I spam this forum. Help me out here people.
Someone else recently posted that the haters in this sub-forum were the reason they felt uncomfortable at Wrong Planet. And yes, there is a bit of that in here. There are many awful, difficult things about being queer in any way, for sure. But surely there are some great, awesome, joyful things about being queer too! Maybe we don't focus on that enough.
So. Some things I find great about being queer (in no particular order) -
1. If I am attracted to someone, it doesn't matter if they are male, female, or anything else they may be inside or outside. I don't need to restrict my interest to someone with the "right" bodyparts of identification, or who plays a certain social role. If I'm attracted to them, it's for them and everything that goes with them. I can embrace people whatever they are.
2. I believe being queer makes me more open to differences and being accepting of differences in others. I may not always get this perfect, but I believe being queer helps.
3. By my very physiology, I am forced to accept that things are not always so simple, so neatly defined, so easy to understand and categorize. I am a creature of grey areas. So, I have to accept grey areas exist, and not everything will be black and white. I am not afraid of having my fundamental beliefs about reality challenged and completely re-written, because it's all already happened before. I don't always have to have everything pigeon-holed, because I cannot pigeon-hole myself. Some things are nebulous. I can cope with that. I don't need definitions for things to be what they are.

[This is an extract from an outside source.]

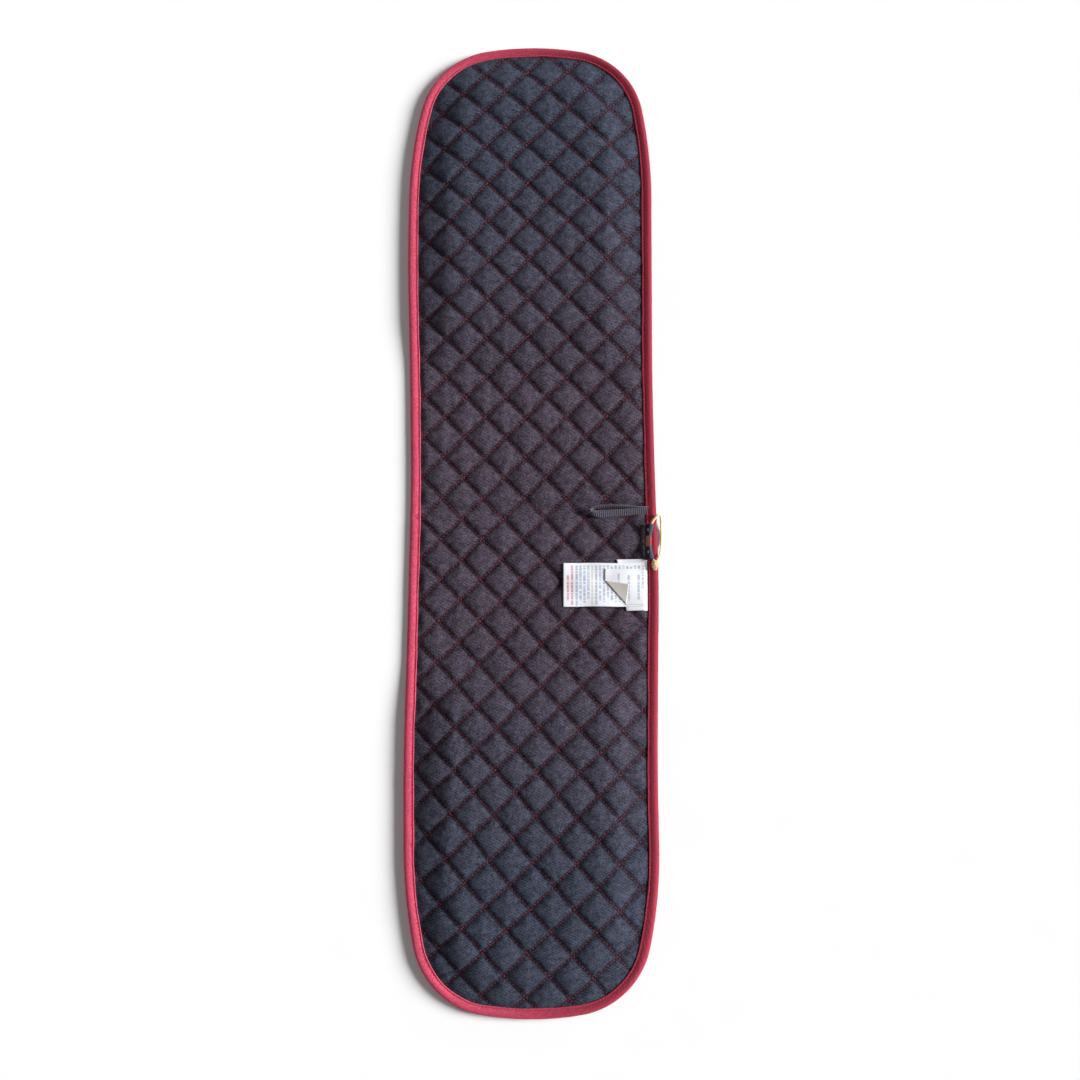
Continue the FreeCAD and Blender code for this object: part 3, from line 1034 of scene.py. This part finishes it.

4. I get the benefit of many perspectives, because not only do I have bits and pieces from different tendencies, I am also treated differently depending on what the viewer sees and understands, at different points in life. I have been seen and treated as male, so I know what it's like to live as a man. I have been seen and treated as a woman, so I know what it's like to live as a woman. I am also often taken for genderqueer and people don't try to figure out what I "really" am, because I am not. I must be taken and treated for what I am, not what stereotype I fit into based on my gender or sexuality. I don't have to be blind to what it's like for the "other half" because sometimes I am the other half.
5. My physical body is very fluid. It's been through many different forms, and will be more in the future. It shifts and changes. And it is able to be sculpted to me, not the other way around. My form is me, rather than me being my form.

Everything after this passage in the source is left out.